By John Irish
PARIS (Reuters) - French President Nicolas Sarkozy, flanked by British Prime Minister David Cameron, urged Syrian opponents of President Bashar al-Assad on Friday to unite so that the outside world could help them overthrow him.
Sarkozy said the lack of unity among opposition groups was as much of a hurdle to resolving the crisis than opposition within the U.N. Security Council to taking action and warned that without a credible alternative the uprising would fail.
"The principle obstacle ... is not just the blockage at the U.N. In Libya we couldn't have had the revolution without the Libyans and we won't be able to have a Syrian revolution without the Syrian opposition making enough effort to unite that we can support them more," Sarkozy said.
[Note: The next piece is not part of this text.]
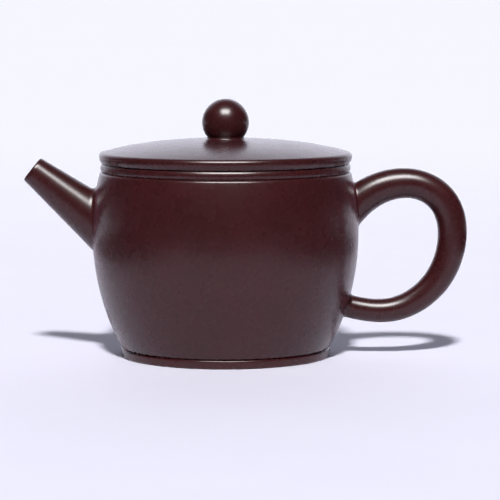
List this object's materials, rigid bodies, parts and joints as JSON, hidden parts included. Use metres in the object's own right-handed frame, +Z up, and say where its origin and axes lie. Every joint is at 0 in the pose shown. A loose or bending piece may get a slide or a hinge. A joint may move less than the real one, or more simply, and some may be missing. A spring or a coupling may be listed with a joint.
{
  "type": "teapot",
  "caption": "Small round stoneware teapot with a straight spout, an ear-shaped handle and a loose domed lid with a ball knob, for brewing and pouring tea.",
  "frame": {"origin": "centre of the foot ring on the surface that the pot stands on, on the pot's axis", "axes": "+Z up along the pot's axis, +X towards the handle, spout towards -X"},
  "size_m": [0.1394, 0.0838, 0.081],
  "materials": {
    "clay": "unglazed, burnished purple-brown stoneware",
    "lid_clay": "unglazed, burnished purple-brown stoneware",
    "inner_clay": "unglazed purple-brown stoneware, not burnished"
  },
  "bodies": {
    "pot": {"body_wall": "clay", "base_disc": "inner_clay", "shoulder_disc": "inner_clay", "foot_ring": "clay", "mouth_ring": "clay", "spout": "clay", "spout_strainer": "inner_clay", "handle": "clay"},
    "lid_inner": {"lid_flange": "inner_clay"},
    "lid": {"lid_rim": "lid_clay", "lid_dome": "lid_clay", "knob_neck": "lid_clay", "knob": "lid_clay"}
  },
  "joints": [
    {"name": "lid_lift", "type": "slide", "parent": "pot", "child": "lid_inner", "axis": [0, 0, 1], "range_m": [0, 0.045]},
    {"name": "lid_turn", "type": "hinge", "parent": "lid_inner", "child": "lid", "pos_m": [0, 0, 0.061], "axis": [0, 0, 1], "continuous": true}
  ]
}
"We will not accept that a dictator massacres his people, but the revolution will not be led from outside. Like in Tunisia, Egypt and Libya, it must be led from the inside," he told a news conference following a Franco-British summit.
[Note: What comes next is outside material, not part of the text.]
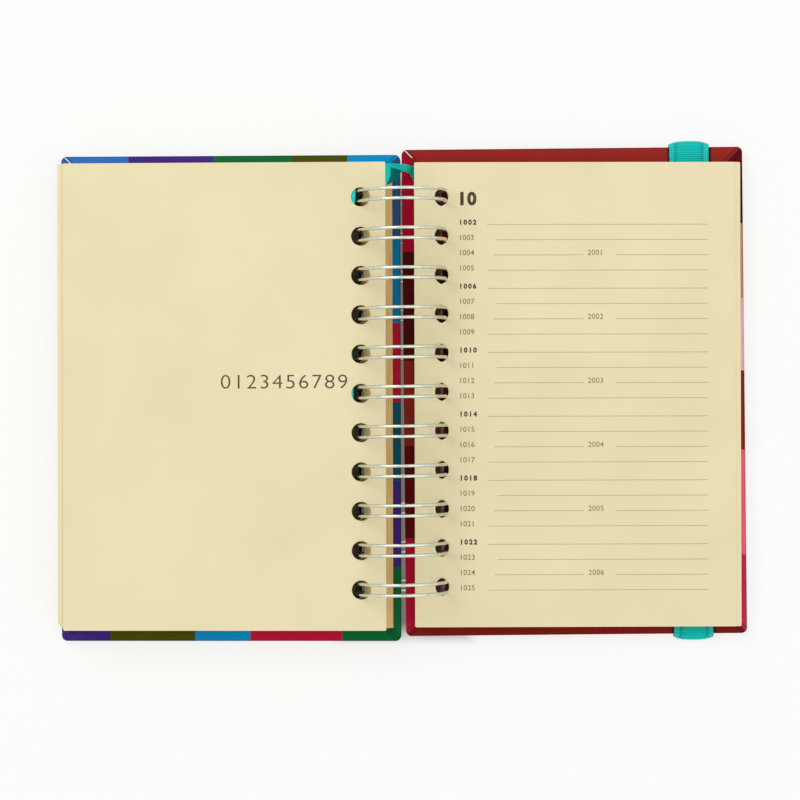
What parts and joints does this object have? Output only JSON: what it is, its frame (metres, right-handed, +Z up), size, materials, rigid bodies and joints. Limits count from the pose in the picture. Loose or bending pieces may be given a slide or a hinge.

Assad is showing no sign of heeding calls to halt the repression of the 11-month uprising against his rule. His forces on Friday resumed pummeling opposition strongholds in the city of Homs, which has been under fire for two weeks.
Cameron also said the lack of a unified Syrian opposition was limiting what the outside world could do to help, but said France and Britain were working together to see how they could better help opponent groups.
On Thursday, 137 states voted in favor, 12 voted against and 17 abstained at the U.N. assembly on a resolution endorsing an Arab League plan telling Assad to step down. Russia and China voted against, after vetoing a similar Security Council text on February 4.
World powers will meet in Tunisia next week to discuss the crisis at a conference co-presided by French Foreign Minister Alain Juppe and his Turkish counterpart Ahmet Davutoglu.
"We want to see the 'Friends of Syria' properly established and the Tunisia meeting to be a success," Cameron said. "We need to take all the action that we can to put the maximum pressure on Assad to go and to stop the butchery that is taking place," he said.
France said on Thursday that a compromise with Russia at the United Nations was possible to end the violence in the short term and provide much needed humanitarian aid to Syrians.
Cameron said as part of aid assistance, Britain was sending food rations to help 20,000 Syrians.
"I want us to go on working, go on thinking, go on combining with our allies and keep asking ourselves what more we can do to try and help transition take place in this country so we get rid of this brutal dictator," he said.